Figure 5: Truck not properly labelled
Environmentally speaking, “OPIC funded projects must exhibit positive host country benefit and comply with the OPIC’s labor, environmental, social and human rights policies and standards”. However so far we haven’t seen any benefit to Zambia since the Borrower (Alistair) operations are non-compliant with Zambian laws (EMA ACT No. 12 of 2011, Road Traffic ACT No. 11 of 2002 etc.)
There is huge revenue loss on the part of the Zambian government & the people of Zambia because they are being deprived of what rightfully belongs to them & the local economy. With all these things happening it is objected that such companies have their operating license in Zambia withdrawn and sent back to the host country. The industry is struggling at the moment. And opening doors to such argents will end up suffocating the sector as it only benefits The American People. Remember its American First.
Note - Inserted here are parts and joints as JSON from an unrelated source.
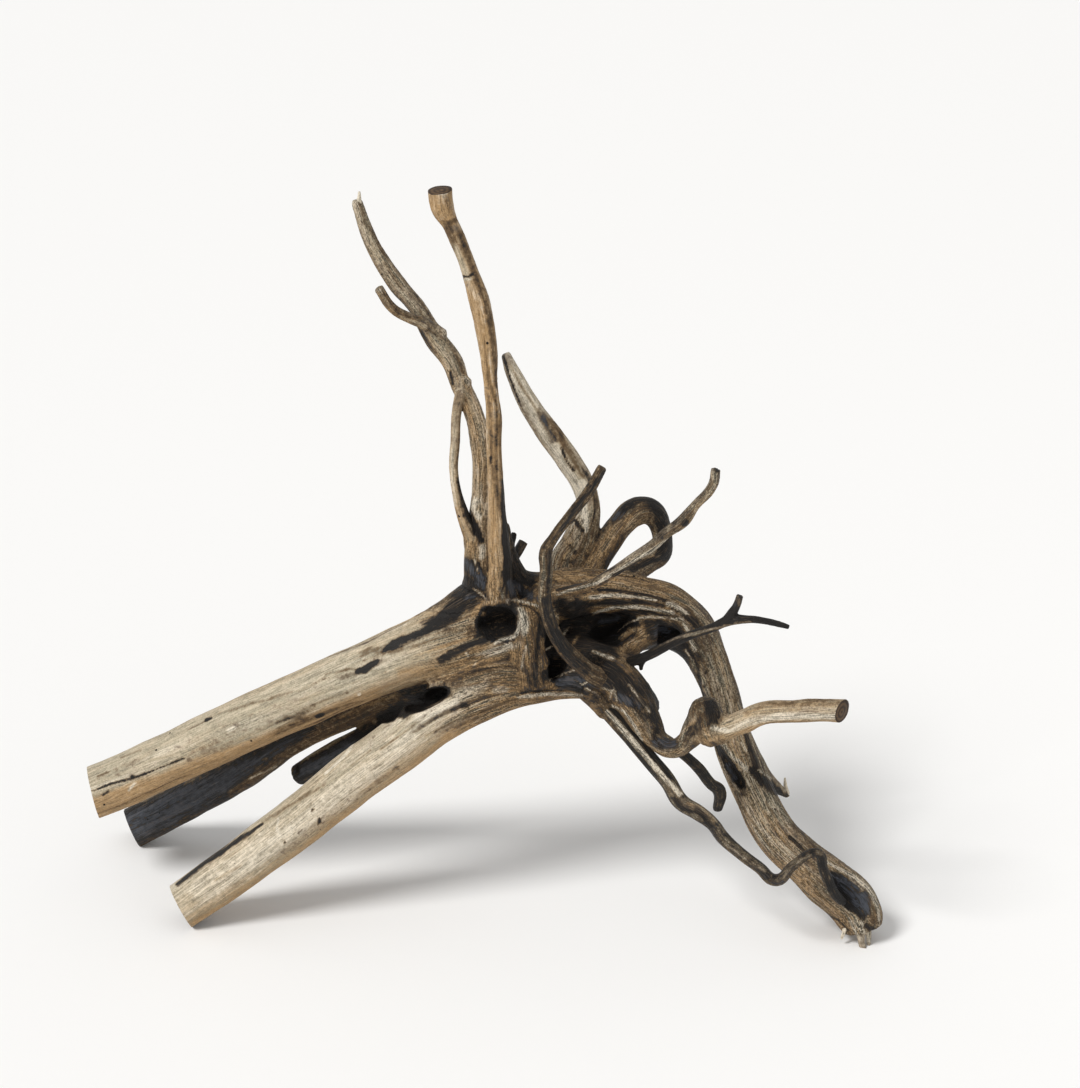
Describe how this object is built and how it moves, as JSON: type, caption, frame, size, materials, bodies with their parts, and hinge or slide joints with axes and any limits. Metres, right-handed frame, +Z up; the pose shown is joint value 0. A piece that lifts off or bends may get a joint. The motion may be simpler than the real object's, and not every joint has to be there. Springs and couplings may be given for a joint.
{
  "type": "driftwood root",
  "caption": "Weathered driftwood root with sawn trunks, an arching root, upright prongs and fine twigs; stands on three feet as decoration or climbing wood.",
  "frame": {"origin": "centre of the bounding box on the plane that the three feet stand on", "axes": "+Z up, +X from the sawn trunks towards the long arching root, the longest extent, and -Y towards the viewer of the picture"},
  "size_m": [0.5161, 0.191, 0.4811],
  "materials": {
    "weathered_wood": "dry weathered driftwood, matt, tan to grey-brown with blue-black stained patches"
  },
  "bodies": {
    "root": {"driftwood_root": "weathered_wood"}
  },
  "joints": []
}
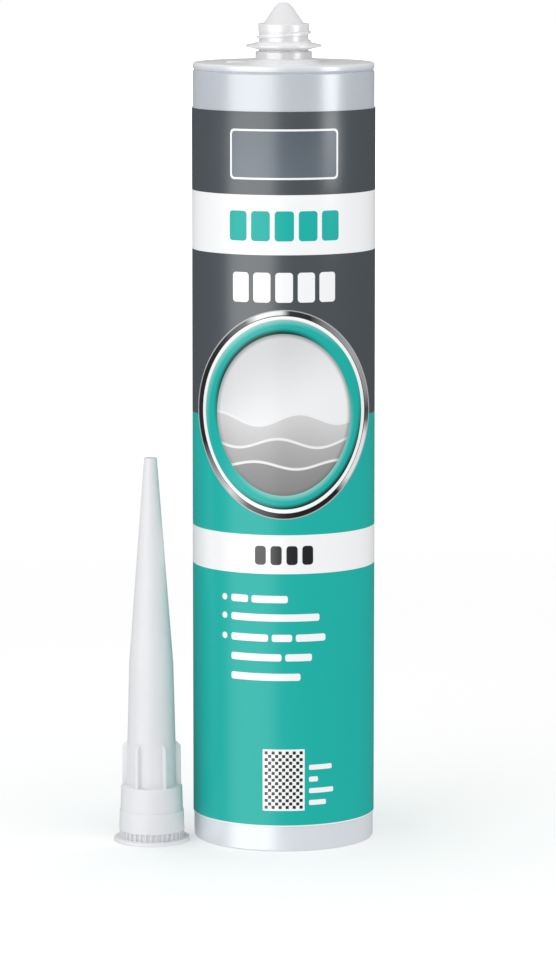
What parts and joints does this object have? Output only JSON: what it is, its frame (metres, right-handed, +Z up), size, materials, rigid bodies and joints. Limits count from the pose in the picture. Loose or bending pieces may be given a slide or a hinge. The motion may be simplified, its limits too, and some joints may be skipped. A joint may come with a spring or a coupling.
{
  "type": "caulk tube",
  "caption": "Cylindrical sealant cartridge with a threaded neck, a wrap-round label, a plunger in its open end and its conical screw-on nozzle standing beside it.",
  "frame": {"origin": "centre of the open rear end of the barrel, on the surface that the cartridge stands on", "axes": "+Z up the barrel axis towards the neck; -Y is the front of the label; +X is to the right of the label seen from the front"},
  "size_m": [0.0723, 0.0504, 0.231],
  "materials": {
    "barrel_plastic": "pearly white, satin gloss",
    "plunger_plastic": "matt natural white",
    "sealant_paste": "white paste",
    "label_film": "printed film in grey, white and green",
    "nozzle_plastic": "cool white, slightly translucent"
  },
  "bodies": {
    "cartridge": {"barrel": "barrel_plastic", "label": "label_film", "sealant": "sealant_paste", "nozzle": "nozzle_plastic"},
    "piston": {"plunger": "plunger_plastic"}
  },
  "joints": [
    {"name": "plunger_slide", "type": "slide", "parent": "cartridge", "child": "piston", "axis": [0, 0, 1], "range_m": [0, 0.18], "deforming": ["sealant"]}
  ]
}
But at a cost of a poor Zambian.
COTA has seeing the number of its members slowly losing business to foreign owned but Zambian registered companies mostly those coming from East Africa who are bringing in huge numbers of fleets without any specific contracts except eying contracts of existing transporters. It is for this reason that we feel CCPC, ZRA, RTSA, ZDA, PACRA should work hand in hand to ensure that the local transporters are protected by ensuring that they engage each other before issuing documents to new entrants in the sector by way of assessing the impact it will create on Zambians.
Recently there has been tension and accusations on Chinas relationship with Africa and in particular Zambia. Thanks to our PF Government for partnering with the Chinese Government as they transform the country with infrastructure happening throughout the country. We believe this has made U.S to make new pronouncements on how they intend to invest more in Africa. Again we would like to advise Govt and other countries that we must watch the strategy. If at all it will be similar to what’s happening with OPIC currently, then we must watch out!!!!!